On campus, Dalal is involved with a handful of student groups, including the Student Committee on Instruction. “Part of what we do is organize guerrilla seminars, which are seminars around texts that are not on the Program but are connected to a text on the Program,” she says.

As a Pritzker Promise Bridge peer mentor, she helps equip underrepresented incoming freshmen with the tools they need to succeed at college, and as a Resident Advisor (RA) she’s able to use some of the mediation skills she gained through Philosophy for Children.

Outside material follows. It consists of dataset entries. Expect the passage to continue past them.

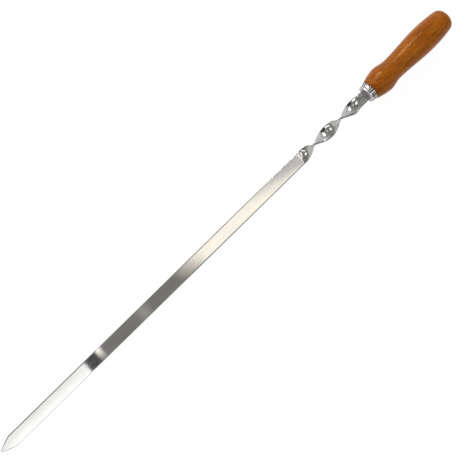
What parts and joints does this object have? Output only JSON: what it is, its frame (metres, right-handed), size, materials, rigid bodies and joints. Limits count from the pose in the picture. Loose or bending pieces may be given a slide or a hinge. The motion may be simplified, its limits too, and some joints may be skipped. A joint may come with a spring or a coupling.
{
  "type": "kebab skewer",
  "caption": "Long flat steel kebab skewer with a pointed end, a twisted neck, a pressed metal ferrule and a turned wooden handle.",
  "frame": {"origin": "centre of the bounding box: on the skewer's axis, halfway between the point and the butt", "axes": "+X along the skewer from the point to the handle; +Z square to the flat strip's broad face; +Y across the strip"},
  "size_m": [0.7, 0.0316, 0.0316],
  "materials": {
    "strip_steel": "brushed lengthwise, semi-bright",
    "ferrule_metal": "polished sheet steel",
    "handle_wood": "orange-brown stained wood under clear gloss lacquer",
    "adhesive": "cured resin, hidden inside the handle"
  },
  "bodies": {
    "root": {"blade": "strip_steel", "ferrule": "ferrule_metal", "handle": "handle_wood", "tang_adhesive": "adhesive"}
  },
  "joints": []
}
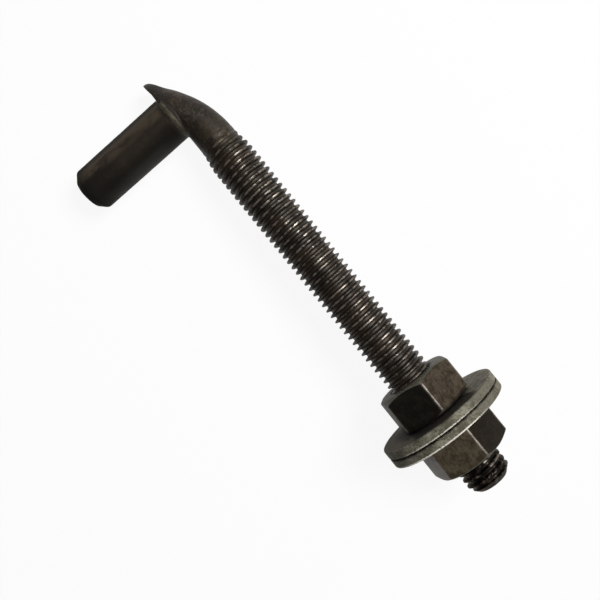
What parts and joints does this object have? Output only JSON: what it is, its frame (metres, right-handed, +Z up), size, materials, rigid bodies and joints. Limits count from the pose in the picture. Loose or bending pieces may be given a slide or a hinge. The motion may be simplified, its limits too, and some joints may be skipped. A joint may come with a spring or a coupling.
{
  "type": "j bolt",
  "caption": "Gate hinge J bolt: a threaded shank bent at right angles into a plain hinge pin, with hex nuts and flat washers that clamp a gate post",
  "frame": {"origin": "On the floor that the bolt lies on, under the middle of its box", "axes": "+X towards the threaded tip, -Y roughly the way the hinge pin points, +Z up"},
  "size_m": [0.1748, 0.0686, 0.0441],
  "materials": {
    "black_steel": "dark mill scale on forged steel",
    "nut_steel": "dark oxide, worn bright on the corners",
    "washer_steel": "dull grey steel, worn bright on the rim"
  },
  "bodies": {
    "bolt": {"j_bolt": "black_steel"},
    "inner_washer": {"inner_washer": "washer_steel"},
    "inner_nut": {"inner_nut": "nut_steel"},
    "outer_washer": {"outer_washer": "washer_steel"},
    "outer_nut": {"outer_nut": "nut_steel"}
  },
  "joints": [
    {"name": "inner_washer_slide", "type": "slide", "parent": "bolt", "child": "inner_washer", "axis": [0.9949, 0, 0.101], "range_m": [-0.09238, 0]},
    {"name": "inner_nut_turn", "type": "hinge", "parent": "inner_washer", "child": "inner_nut", "pos_m": [0.0509, 0.01238, 0.02108], "axis": [0.9949, 0, 0.101], "range_deg": [-14400, 0]},
    {"name": "outer_washer_slide", "type": "slide", "parent": "bolt", "child": "outer_washer", "axis": [0.9949, 0, 0.101], "range_m": [0, 0.02311]},
    {"name": "outer_nut_turn", "type": "hinge", "parent": "outer_washer", "child": "outer_nut", "pos_m": [0.0702, 0.01238, 0.02303], "axis": [0.9949, 0, 0.101], "range_deg": [0, 3600]}
  ],
  "couplings": [
    {"joint": "inner_washer_slide", "follows": "inner_nut_turn", "m_per_rad": 0.0003675},
    {"joint": "outer_washer_slide", "follows": "outer_nut_turn", "m_per_rad": 0.0003675}
  ]
}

Dalal is also a Writing Assistant, which she likens to leading the Philosophy for Children groups, “except,” she says, “it’s one-on-one. People come to you either with an idea or lacking an idea, and you try to get them talking about a part of the text that they care about or are perplexed by.” The next step is “to push their thinking towards the critical and interesting questions presented by the text—what I would call a juicy question.”

After St. John’s, Dalal plans to attend graduate school for philosophy. “I want to continue exploring questions that concern me, and I want to do that through classical texts and the great books,” she says. She notes that while “there are very few departments that do the same thing that we’re doing at St. John’s,” political science and political philosophy programs both come close.

Dalal wants to keep moving forward with Philosophy for Children, too. “After I graduate, I would very much like to restart that project. I think that’s what I realized after coming here: that teaching—especially at St. John’s—is what I want to do,” she says.

“I cherish the prospect of spending my life reading and thinking about these books and their ideas with others. I would never have imagined that I would end up here and that I would be doing something that I love this much.”